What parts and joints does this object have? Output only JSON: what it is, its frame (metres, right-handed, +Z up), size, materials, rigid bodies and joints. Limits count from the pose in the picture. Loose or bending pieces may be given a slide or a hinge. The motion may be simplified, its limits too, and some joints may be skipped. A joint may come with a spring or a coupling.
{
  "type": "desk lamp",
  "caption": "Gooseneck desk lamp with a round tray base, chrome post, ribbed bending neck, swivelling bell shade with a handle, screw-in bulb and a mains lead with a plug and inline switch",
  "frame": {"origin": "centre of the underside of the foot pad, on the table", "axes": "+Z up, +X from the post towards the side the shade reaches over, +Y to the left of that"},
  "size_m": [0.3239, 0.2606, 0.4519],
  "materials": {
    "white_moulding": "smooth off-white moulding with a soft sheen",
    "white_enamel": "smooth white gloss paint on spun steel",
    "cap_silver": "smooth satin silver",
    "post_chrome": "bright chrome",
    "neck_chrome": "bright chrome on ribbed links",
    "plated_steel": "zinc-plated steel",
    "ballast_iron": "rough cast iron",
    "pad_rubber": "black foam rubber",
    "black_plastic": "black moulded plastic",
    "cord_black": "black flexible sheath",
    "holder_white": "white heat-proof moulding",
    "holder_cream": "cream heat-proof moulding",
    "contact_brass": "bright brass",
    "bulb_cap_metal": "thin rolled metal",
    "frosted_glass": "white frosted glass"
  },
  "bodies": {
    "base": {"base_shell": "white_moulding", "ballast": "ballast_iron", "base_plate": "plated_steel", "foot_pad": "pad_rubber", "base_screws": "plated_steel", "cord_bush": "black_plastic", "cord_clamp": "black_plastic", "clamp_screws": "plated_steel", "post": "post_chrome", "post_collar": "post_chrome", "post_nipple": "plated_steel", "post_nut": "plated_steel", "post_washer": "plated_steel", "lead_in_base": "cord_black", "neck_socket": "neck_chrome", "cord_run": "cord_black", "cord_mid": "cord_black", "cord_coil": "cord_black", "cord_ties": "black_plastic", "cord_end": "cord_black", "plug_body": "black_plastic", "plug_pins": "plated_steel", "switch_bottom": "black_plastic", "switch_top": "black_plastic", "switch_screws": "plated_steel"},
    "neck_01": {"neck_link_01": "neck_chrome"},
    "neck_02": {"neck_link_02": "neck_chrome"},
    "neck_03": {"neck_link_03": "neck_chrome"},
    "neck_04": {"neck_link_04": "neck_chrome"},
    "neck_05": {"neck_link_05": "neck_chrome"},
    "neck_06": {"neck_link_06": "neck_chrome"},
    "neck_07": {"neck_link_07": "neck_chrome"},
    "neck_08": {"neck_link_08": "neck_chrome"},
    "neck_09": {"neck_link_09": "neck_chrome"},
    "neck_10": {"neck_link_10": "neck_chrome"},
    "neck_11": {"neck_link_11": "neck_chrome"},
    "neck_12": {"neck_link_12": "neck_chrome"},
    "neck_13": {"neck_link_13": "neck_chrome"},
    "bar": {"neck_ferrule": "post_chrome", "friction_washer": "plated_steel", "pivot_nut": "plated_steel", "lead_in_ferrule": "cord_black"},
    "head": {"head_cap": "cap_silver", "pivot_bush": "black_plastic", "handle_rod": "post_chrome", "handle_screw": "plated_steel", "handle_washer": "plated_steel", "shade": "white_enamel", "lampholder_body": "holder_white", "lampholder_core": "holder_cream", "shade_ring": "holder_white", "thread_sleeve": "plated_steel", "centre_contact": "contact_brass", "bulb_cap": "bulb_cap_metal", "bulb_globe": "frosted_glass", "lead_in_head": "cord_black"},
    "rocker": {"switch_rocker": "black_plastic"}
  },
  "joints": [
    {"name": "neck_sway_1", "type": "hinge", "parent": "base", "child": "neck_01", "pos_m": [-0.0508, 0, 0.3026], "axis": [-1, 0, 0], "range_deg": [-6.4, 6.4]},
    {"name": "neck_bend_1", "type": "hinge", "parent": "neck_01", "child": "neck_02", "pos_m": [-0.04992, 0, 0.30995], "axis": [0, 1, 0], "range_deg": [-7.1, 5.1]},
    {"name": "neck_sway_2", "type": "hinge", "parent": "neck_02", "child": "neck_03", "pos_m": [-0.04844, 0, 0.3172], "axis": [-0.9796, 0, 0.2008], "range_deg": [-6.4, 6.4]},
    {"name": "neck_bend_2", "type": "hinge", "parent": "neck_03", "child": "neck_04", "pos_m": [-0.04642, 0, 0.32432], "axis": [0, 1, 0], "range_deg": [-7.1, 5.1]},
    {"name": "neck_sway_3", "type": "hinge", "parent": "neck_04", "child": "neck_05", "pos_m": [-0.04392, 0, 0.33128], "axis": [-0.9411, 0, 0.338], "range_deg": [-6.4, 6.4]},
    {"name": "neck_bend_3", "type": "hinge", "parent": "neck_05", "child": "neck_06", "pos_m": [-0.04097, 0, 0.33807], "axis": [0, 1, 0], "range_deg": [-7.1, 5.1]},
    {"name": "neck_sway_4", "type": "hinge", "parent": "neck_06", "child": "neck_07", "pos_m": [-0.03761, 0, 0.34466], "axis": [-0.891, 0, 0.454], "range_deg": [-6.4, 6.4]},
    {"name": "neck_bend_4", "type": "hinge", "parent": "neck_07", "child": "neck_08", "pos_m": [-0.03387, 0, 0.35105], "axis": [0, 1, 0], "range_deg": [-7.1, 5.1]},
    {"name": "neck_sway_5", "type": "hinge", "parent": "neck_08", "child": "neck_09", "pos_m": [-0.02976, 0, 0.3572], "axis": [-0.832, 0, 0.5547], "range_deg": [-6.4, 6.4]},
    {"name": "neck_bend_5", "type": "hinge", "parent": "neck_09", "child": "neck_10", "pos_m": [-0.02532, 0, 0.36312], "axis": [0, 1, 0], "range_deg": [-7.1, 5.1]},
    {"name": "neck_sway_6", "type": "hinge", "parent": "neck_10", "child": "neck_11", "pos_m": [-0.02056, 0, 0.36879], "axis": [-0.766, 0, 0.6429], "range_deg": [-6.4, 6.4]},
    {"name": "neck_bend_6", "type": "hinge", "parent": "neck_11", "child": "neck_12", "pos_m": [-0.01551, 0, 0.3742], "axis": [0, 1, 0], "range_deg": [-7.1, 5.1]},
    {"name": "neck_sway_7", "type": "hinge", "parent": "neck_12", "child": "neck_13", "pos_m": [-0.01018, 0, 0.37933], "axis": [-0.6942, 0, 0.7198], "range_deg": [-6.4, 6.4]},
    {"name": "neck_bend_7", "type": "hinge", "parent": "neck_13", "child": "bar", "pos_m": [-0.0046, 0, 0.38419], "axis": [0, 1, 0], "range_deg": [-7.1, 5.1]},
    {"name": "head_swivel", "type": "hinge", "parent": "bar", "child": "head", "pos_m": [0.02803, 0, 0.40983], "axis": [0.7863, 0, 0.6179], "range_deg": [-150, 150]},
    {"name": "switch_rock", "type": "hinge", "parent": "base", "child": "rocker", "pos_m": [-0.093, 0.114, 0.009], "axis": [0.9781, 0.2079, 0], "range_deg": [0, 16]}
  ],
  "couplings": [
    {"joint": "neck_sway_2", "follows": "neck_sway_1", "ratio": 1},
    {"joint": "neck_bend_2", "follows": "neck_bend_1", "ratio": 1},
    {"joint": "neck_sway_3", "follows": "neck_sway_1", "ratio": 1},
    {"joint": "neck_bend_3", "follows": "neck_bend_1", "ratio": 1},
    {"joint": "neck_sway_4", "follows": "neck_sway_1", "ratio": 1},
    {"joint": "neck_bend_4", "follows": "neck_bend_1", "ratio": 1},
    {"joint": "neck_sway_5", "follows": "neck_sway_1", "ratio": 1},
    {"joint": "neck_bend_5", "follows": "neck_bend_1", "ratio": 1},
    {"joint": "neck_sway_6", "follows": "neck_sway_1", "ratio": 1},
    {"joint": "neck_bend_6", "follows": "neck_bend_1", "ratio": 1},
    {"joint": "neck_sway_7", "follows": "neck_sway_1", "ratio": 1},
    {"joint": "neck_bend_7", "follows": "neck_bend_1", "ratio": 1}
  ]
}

Task objective:
Where a line above contains the word "bodies", copy that line.

Complete output:
What parts and joints does this object have? Output only JSON: what it is, its frame (metres, right-handed, +Z up), size, materials, rigid bodies and joints. Limits count from the pose in the picture. Loose or bending pieces may be given a slide or a hinge. The motion may be simplified, its limits too, and some joints may be skipped. A joint may come with a spring or a coupling.
  "bodies": {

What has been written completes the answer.